Remarkably, teachers at schools using suspension-averse policies proved no less likely to suspend kids than teachers at schools practicing traditional discipline—the ostensible point of the whole reform in the first place. Teachers in the reformist schools were, however, less likely to hold student-teacher conferences. That’s a disheartening finding, because the professed intention of the new policies is to encourage teachers to engage students before reporting misbehavior directly to the principal. Teachers report that principals have turned a blind eye to misbehavior and left it up to teachers to handle discipline. But principals are mirroring central office administrators, who have ordered schools to stop suspending students, while offering little in the way of workable alternatives.

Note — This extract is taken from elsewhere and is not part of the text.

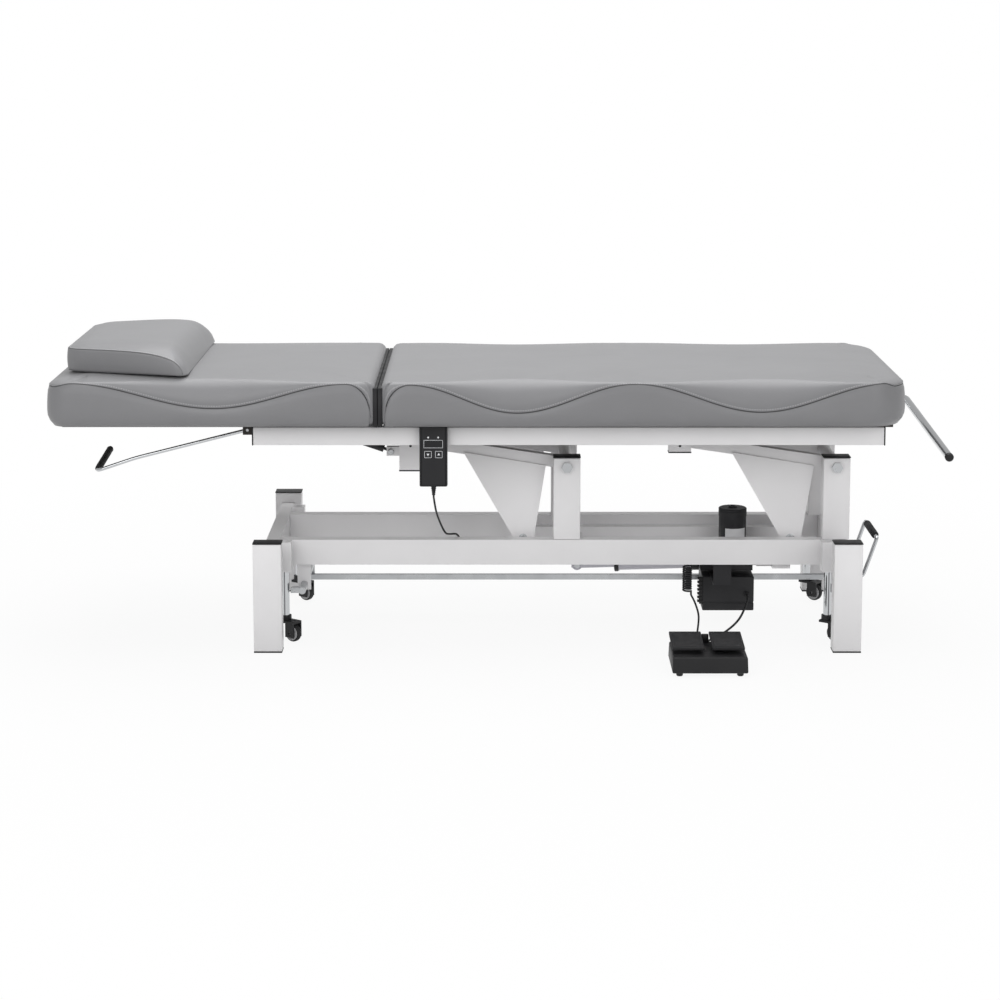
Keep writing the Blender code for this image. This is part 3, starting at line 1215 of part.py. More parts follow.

Philadelphia’s story is the story of discipline reform nationwide. Philadelphia did this to itself, before Arne Duncan used the threat of a federal civil-rights investigation to make other districts follow suit. Last year, we knew next to nothing about the consequences of discipline reform. But the more we learn, the more reason we have to fear that Duncan’s deeply misguided federal guidance has put at-risk children at far greater risk. Current education secretary Betsy DeVos should rescind Duncan’s guidance on discipline, and parents should press their teachers and principals about what’s happening in their children’s schools.